**To do**. Using the listing below, set down each line from the line containing "# entry gate" through the line containing "before = set(bpy.data.objects)", both ends included, exactly and with nothing added.
[Begin Dataset extract]
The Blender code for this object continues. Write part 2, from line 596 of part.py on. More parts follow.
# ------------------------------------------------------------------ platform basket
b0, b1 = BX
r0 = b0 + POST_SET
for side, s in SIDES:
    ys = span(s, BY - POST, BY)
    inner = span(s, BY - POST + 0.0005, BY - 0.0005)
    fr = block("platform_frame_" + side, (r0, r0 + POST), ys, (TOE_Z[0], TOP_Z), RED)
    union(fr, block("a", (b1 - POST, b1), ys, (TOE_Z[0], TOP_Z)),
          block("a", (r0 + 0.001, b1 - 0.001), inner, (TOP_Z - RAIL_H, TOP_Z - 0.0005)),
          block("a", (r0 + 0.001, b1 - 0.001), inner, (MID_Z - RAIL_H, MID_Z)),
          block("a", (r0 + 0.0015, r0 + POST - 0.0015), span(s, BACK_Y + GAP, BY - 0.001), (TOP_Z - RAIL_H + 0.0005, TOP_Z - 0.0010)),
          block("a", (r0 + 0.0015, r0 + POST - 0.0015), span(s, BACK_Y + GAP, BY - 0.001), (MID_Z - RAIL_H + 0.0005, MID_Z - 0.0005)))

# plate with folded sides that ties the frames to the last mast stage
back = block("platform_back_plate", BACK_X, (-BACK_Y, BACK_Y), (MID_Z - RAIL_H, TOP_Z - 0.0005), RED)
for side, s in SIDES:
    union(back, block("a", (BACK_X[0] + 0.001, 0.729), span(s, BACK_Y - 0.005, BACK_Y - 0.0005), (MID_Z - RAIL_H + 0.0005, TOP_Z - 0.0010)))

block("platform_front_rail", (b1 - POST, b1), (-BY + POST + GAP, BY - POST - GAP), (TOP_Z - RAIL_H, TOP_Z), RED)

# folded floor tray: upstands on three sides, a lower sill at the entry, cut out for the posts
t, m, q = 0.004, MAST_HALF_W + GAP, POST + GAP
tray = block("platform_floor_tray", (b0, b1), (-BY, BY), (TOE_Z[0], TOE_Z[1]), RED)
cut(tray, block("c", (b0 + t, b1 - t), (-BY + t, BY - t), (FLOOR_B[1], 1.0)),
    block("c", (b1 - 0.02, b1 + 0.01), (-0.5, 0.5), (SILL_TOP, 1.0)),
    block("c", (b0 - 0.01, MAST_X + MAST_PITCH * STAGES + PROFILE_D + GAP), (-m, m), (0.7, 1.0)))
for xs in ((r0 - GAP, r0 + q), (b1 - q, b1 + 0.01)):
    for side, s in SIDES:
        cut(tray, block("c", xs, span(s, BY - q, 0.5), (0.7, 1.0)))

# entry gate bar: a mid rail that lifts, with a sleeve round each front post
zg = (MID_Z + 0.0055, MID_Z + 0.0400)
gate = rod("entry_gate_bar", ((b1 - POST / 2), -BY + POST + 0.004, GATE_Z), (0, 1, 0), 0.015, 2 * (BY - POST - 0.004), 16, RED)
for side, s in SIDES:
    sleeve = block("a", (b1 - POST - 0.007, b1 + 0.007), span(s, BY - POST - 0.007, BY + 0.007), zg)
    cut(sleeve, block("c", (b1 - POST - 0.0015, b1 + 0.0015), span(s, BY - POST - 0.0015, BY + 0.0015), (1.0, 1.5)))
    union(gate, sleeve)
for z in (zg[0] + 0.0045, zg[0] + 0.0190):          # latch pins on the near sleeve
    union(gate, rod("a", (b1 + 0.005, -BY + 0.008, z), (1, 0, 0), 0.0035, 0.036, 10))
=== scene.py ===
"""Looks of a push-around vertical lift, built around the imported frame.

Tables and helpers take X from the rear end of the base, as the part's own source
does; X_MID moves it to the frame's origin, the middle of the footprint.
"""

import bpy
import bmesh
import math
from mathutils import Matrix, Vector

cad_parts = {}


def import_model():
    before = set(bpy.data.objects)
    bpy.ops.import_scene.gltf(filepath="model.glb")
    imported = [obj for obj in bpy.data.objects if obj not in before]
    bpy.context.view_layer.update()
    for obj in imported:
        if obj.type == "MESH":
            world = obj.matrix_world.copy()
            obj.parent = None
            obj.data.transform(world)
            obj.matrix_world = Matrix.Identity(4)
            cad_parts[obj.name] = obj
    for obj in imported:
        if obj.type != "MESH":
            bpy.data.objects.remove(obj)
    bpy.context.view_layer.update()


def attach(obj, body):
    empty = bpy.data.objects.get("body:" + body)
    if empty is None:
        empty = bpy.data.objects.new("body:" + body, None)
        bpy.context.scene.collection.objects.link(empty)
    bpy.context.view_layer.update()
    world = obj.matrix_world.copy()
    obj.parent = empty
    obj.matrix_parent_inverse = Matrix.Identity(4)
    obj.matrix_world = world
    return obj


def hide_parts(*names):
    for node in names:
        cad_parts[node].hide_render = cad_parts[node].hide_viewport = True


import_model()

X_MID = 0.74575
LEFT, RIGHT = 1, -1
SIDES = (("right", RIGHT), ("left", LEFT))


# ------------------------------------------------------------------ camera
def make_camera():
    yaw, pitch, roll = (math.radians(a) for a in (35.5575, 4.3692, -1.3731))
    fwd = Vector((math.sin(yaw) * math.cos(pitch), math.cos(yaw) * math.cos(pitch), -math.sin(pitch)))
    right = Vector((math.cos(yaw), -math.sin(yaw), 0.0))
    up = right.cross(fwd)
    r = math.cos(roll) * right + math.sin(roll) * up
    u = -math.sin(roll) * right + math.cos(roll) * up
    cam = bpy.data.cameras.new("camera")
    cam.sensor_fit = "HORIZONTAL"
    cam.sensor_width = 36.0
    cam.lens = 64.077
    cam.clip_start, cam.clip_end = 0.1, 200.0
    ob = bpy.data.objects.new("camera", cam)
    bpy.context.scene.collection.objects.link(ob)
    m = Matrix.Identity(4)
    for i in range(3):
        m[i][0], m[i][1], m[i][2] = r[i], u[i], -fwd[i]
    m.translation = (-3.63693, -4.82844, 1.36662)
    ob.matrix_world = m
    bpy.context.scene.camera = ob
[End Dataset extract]
**Exercise result**.
# entry gate bar: a mid rail that lifts, with a sleeve round each front post
zg = (MID_Z + 0.0055, MID_Z + 0.0400)
gate = rod("entry_gate_bar", ((b1 - POST / 2), -BY + POST + 0.004, GATE_Z), (0, 1, 0), 0.015, 2 * (BY - POST - 0.004), 16, RED)
for side, s in SIDES:
    sleeve = block("a", (b1 - POST - 0.007, b1 + 0.007), span(s, BY - POST - 0.007, BY + 0.007), zg)
    cut(sleeve, block("c", (b1 - POST - 0.0015, b1 + 0.0015), span(s, BY - POST - 0.0015, BY + 0.0015), (1.0, 1.5)))
    union(gate, sleeve)
for z in (zg[0] + 0.0045, zg[0] + 0.0190):          # latch pins on the near sleeve
    union(gate, rod("a", (b1 + 0.005, -BY + 0.008, z), (1, 0, 0), 0.0035, 0.036, 10))
=== scene.py ===
"""Looks of a push-around vertical lift, built around the imported frame.

Tables and helpers take X from the rear end of the base, as the part's own source
does; X_MID moves it to the frame's origin, the middle of the footprint.
"""

import bpy
import bmesh
import math
from mathutils import Matrix, Vector

cad_parts = {}


def import_model():
    before = set(bpy.data.objects)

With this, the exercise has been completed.